I have recently returned from a wonderful and refreshing holiday on that “gem of God’s Earth” – the Isle of Man, which has been a favourite holiday destination for more than 40 years, and where I have served as a priest.
I got back home just before Ash Wednesday and the start of Lent, and my break really did seem like a preparation for the 40 days of self-examination and turning to God, which continues through all this month as we draw near to Holy Week and Easter.
The Island is always a place that excites and challenges me, with its glorious views, its rich heritage, and the unpredictability of everyday life. It appeals to me as one who is fascinated by Celtic spirituality, which forces you to be at home on the boundaries, on the margins, where things aren’t that comfortable or secure – not a bad place to think about the demands of the Lenten journey.
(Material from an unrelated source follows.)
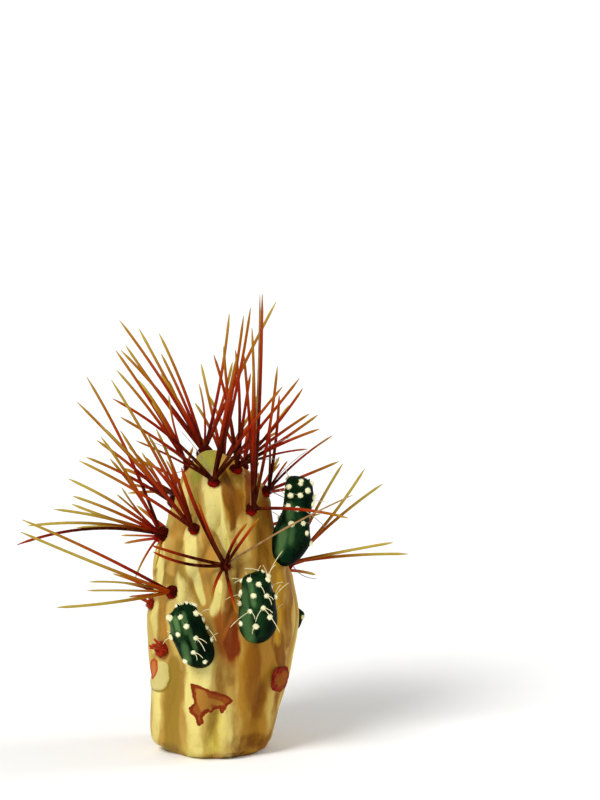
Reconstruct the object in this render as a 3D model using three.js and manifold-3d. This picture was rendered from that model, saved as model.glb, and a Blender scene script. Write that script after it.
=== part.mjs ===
// A stem of a fire cactus, cut off flat and standing on its cut, with its young offsets and its long spines.
// Millimetres, +Z up. The origin is the middle of the cut, and the front of the stem faces -Y.
import * as THREE from "three";
import { mergeVertices } from "three/addons/utils/BufferGeometryUtils.js";
import Module from "manifold-3d";

const wasm = await Module();
wasm.setup();

// Driving dimensions
const STEM_HEIGHT = 90.5;
const CUT_RADIUS = 14.6;
const AXIS_DRIFT = 3.3; // the stem leans this far to the right of its cut
const AXIS_DRIFT_HEIGHT = 38;
const CROWN_RETURN = 2.4; // the crown leans back to the left by this
const CROWN_FROM = 78;
const SEAT_GAP = 0.3; // between two pieces that touch
const DRAWING_TILT = 12; // degrees above the horizon from which the front drawing is seen

const STEM_COLUMNS = 56;
const RIDGE_HEIGHT = 3;
const PAD_ACROSS = 1.8; // half sizes of an areole's felt pad
const PAD_ALONG = 1.7;
const PAD_DEPTH = 1.3;
const SCAB_DEPTH = 0.8;

const TAN = 0xc9b469;
const GREEN = 0x1f4d2c;
const RUST = 0x7e2410;
const SCAR = 0x8c4420;

const radians = (degrees) => (degrees * Math.PI) / 180;
const clamp = (value, low, high) => Math.min(Math.max(value, low), high);
const smooth = (low, high, value) => {
  const t = clamp((value - low) / (high - low), 0, 1);
  return t * t * (3 - 2 * t);
};

// A seeded random number from 0 to 1, the same on every run.
function seeded(seed) {
  let state = seed;
  return () => {
    state = (state * 16807) % 2147483647;
    return state / 2147483647;
  };
}

// The front drawing: across, up and toward the viewer, who looks down by DRAWING_TILT.
const ACROSS = new THREE.Vector3(1, 0, 0);
const UP = new THREE.Vector3(0, Math.sin(radians(DRAWING_TILT)), Math.cos(radians(DRAWING_TILT)));
const TOWARD = new THREE.Vector3(0, -Math.cos(radians(DRAWING_TILT)), Math.sin(radians(DRAWING_TILT)));

// Areoles: azimuth in degrees (0 front, 90 right) and height, with the ridge of the stem that runs down from
// each. A ridge's sway is how far its foot strays to the right. tips are where the spines of that areole end in
// the front drawing: across, up, and the bow upwards if it is marked. A bunch at the back is a fan instead: how
// many spines, how steeply they rise, and how long they are. pad is the size of the areole's felt, deep is how
// thick the felt is, and stout how thick the spines are beside the others.
const SPINE_BUNCHES = [
  {
    name: "spines_crown_back",
    at: [-150, 87.9],
    pad: 1.3,
    deep: 1.5,
    ridge: { length: 20, width: 4.6, height: 1.6 },
    tips: [
      [-27.5, 128, 1], [-25.5, 120.5], [-27, 119], [-21.5, 125.5], [-15.5, 124, 1], [-15, 118], [-15, 112],
      [-12.5, 110], [-3.5, 109], [5.5, 130, -1], [6.5, 115.5], [19.5, 133.5],
    ],
  },
  {
    name: "spines_crown_left",
    at: [-97, 85.4],
    ridge: { length: 20, width: 4.6, height: 1.6 },
    tips: [
      [-28.5, 119], [-28, 113, 0.8], [-21.5, 110], [-17.5, 103.5], [-12.5, 105.5],
    ],
  },
  {
    name: "spines_crown_front",
    at: [-8, 82.6],
    ridge: { length: 25, width: 5.2, height: 2.8, sway: 6 },
    tips: [
      [-29, 104.5, 2], [-26.5, 99, 0.8], [-22, 92, 0.6], [8, 117], [10, 129, -0.8], [12, 131.5, -1],
      [21.5, 108], [26.5, 110.5],
    ],
  },
  {
    name: "spines_crown_right",
    at: [46, 85.6],
    ridge: { length: 22, width: 4.6, height: 1.6 },
    tips: [
      [1, 117.5, 1], [4, 120], [7.5, 119], [12, 112], [27.5, 107.5], [29.5, 100], [32.5, 95.5, 0.8],
      [29, 89.5, 1],
    ],
  },
  {
    name: "spines_front_right",
    at: [37, 75.4],
    ridge: { length: 26, width: 5, height: 3, sway: -5 },
    pad: 1.1,
    tips: [
      [15.5, 135.5, -0.6], [12.5, 125.5, 0.6], [10, 118, 0.5], [13, 114], [20, 114], [41, 69, 1.2],
    ],
  },
  {
    name: "spines_right",
    at: [70, 78.8],
    ridge: { length: 26, width: 5 },
    tips: [
      [20.5, 105.5, -0.5], [17.5, 97], [36.5, 93.5], [23, 86],
    ],
  },
  {
    name: "spines_left_upper",
    at: [-84, 75.5],
    ridge: { length: 22, width: 4.8 },
    tips: [
      [-34, 92], [-37, 87, 0.8], [-24.5, 90], [-20.5, 88.5],
    ],
  },
  {
    name: "spines_front_left",
    at: [-31, 69.6],
    ridge: { length: 26, width: 5, height: 3, sway: 3 },
    tips: [
      [-39.5, 103.5], [-18.5, 94, 0.8], [-16, 95.5, 0.8], [-29, 110, 0.8], [-26.5, 95], [-39, 86, 1],
      [-32.5, 97], [-4.8, 70.8, 1],
    ],
  },
  {
    name: "spines_left",
    at: [-80, 64.5],
    ridge: { length: 15, width: 6.5, height: 3.2, sway: 2 },
    pad: 1.4,
    deep: 1.6,
    tips: [
      [-37, 111, 1.4], [-32.5, 93, 0.8], [-30, 86.5], [-28, 76], [-26.5, 78], [-42.5, 80.5, 1], [-41, 75.5],
      [-41.5, 73], [-46.5, 71.5, 1], [-54.5, 66.5, 2], [-57.5, 61, 3.2], [-40, 66, 1.2], [-22.5, 51],
      [-16.5, 54.5],
    ],
  },
  {
    name: "spines_middle",
    at: [3.4, 59.6],
    ridge: { length: 20, width: 5, height: 2.4, sway: -2 },
    pad: 0.9,
    stout: 1.4,
    dry: 8, // the place in tips of one slim dry spine
    tips: [
      [-8.5, 84, -1], [-3.5, 74, -0.6], [11, 67.5], [14.5, 69], [-17.5, 61, -0.4], [-17, 59, -1.7],
      [0.5, 45], [8, 41], [42.5, 76, 1],
    ],
  },
  {
    name: "spines_left_lower",
    at: [-43.5, 50.7],
    ridge: { length: 24, width: 5.6, height: 2.4, sway: -3 },
    pad: 1.15,
    tips: [
      [-56, 68.5, 0.8], [-56, 65], [-36, 50], [-36.5, 47.5], [-45.5, 42.5],
    ],
  },
  {
    name: "spines_right_lower",
    at: [99, 55.4],
    ridge: { length: 30, width: 6.8, height: 2.4 },
    tips: [
      [39.5, 85], [46, 83.5, -1], [51.5, 79], [54.5, 61.5], [59, 58, 0.8],
    ],
  },
  {
    name: "spines_back_1",
    at: [114, 85],
    ridge: { length: 22, width: 4.6, height: 1.2 },
    fan: { count: 6, rise: 30, length: 34 },
  },
  {
    name: "spines_back_2",
    at: [172, 83.5],
    ridge: { length: 24, width: 4.8, height: 1.6 },
    fan: { count: 8, rise: 25, length: 36 },
  },
  {
    name: "spines_back_3",
    at: [141, 74],
    ridge: { length: 26, width: 5 },
    fan: { count: 7, rise: 8, length: 34 },
  },
  {
    name: "spines_back_4",
    at: [-160, 73],
    ridge: { length: 26, width: 5 },
    fan: { count: 8, rise: 6, length: 36 },
  },
  {
    name: "spines_back_5",
    at: [-122, 75],
    ridge: { length: 24, width: 4.8 },
    fan: { count: 6, rise: 10, length: 32 },
  },
  {
    name: "spines_back_6",
    at: [167, 60],
    ridge: { length: 26, width: 6, height: 2.8 },
    fan: { count: 8, rise: 0, length: 32 },
  },
  {
    name: "spines_back_7",
    at: [-139, 60],
    ridge: { length: 26, width: 6, height: 2.8 },
    fan: { count: 7, rise: 0, length: 32 },
  },
  {
    name: "spines_back_8",
    at: [134, 50],
    ridge: { length: 26, width: 6, height: 2.4 },
    fan: { count: 6, rise: -4, length: 26 },
  },
  {
    name: "spines_back_9",
    at: [-127, 43.5],
    ridge: { length: 26, width: 6.4, height: 2.4 },
    fan: { count: 5, rise: -4, length: 26 },
  },
  {
    name: "spines_back_10",
    at: [177, 43],
    ridge: { length: 28, width: 6.6, height: 2.4 },
    fan: { count: 6, rise: -6, length: 26 },
  },
];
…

One of the themes of Lent in our Bible readings is that of being called out, and we must surely think of being called away from what we find comfortable, called to the places where Jesus meets people, daring to accept a call to a more dangerous way of living, something that always becomes real to me as I watch the waves of the Irish Sea crashing onto the rugged shore and see the contrasts of Manx life.
The greatest obstacle when we are called by God to follow His Way is ourselves – our unwillingness to change or to break away from the things that fasten us to the past. One of the greatest themes of Lent has always been the call to repentance, to turn aside from those things in the past that are wrong and stand in the way of our full commitment to Christ, the willingness to go into the wilderness and have new encounters with the living God.
Christ calls us to take up our crosses daily, and that is never going to be an easy option. We are called to follow Jesus to the bitter end before we can even taste the new beginning, away from the comfortable, away from the safety nets.
But we are never called to go it alone. We are called to be His, called out to be His people and to do His will. Called out to live in His strength alone. And there is nothing to fear.
In the words of Stuart Townend’s great hymn:
In Christ alone my heart is found
He is my light, my strength, my song
This cornerstone, this solid ground
Firm through the fiercest drought and storm.
What heights of love, what depths of peace
When fears are stilled, when strivings cease
My comforter, my all in all
Here in the love of Christ I’ll stand.
Here in the power of Christ I’ll stand.
As we follow Christ through these days of Lent and share in His passion, let us truly be willing to share the experience with Him, knowing not just the pain but also His great love and power.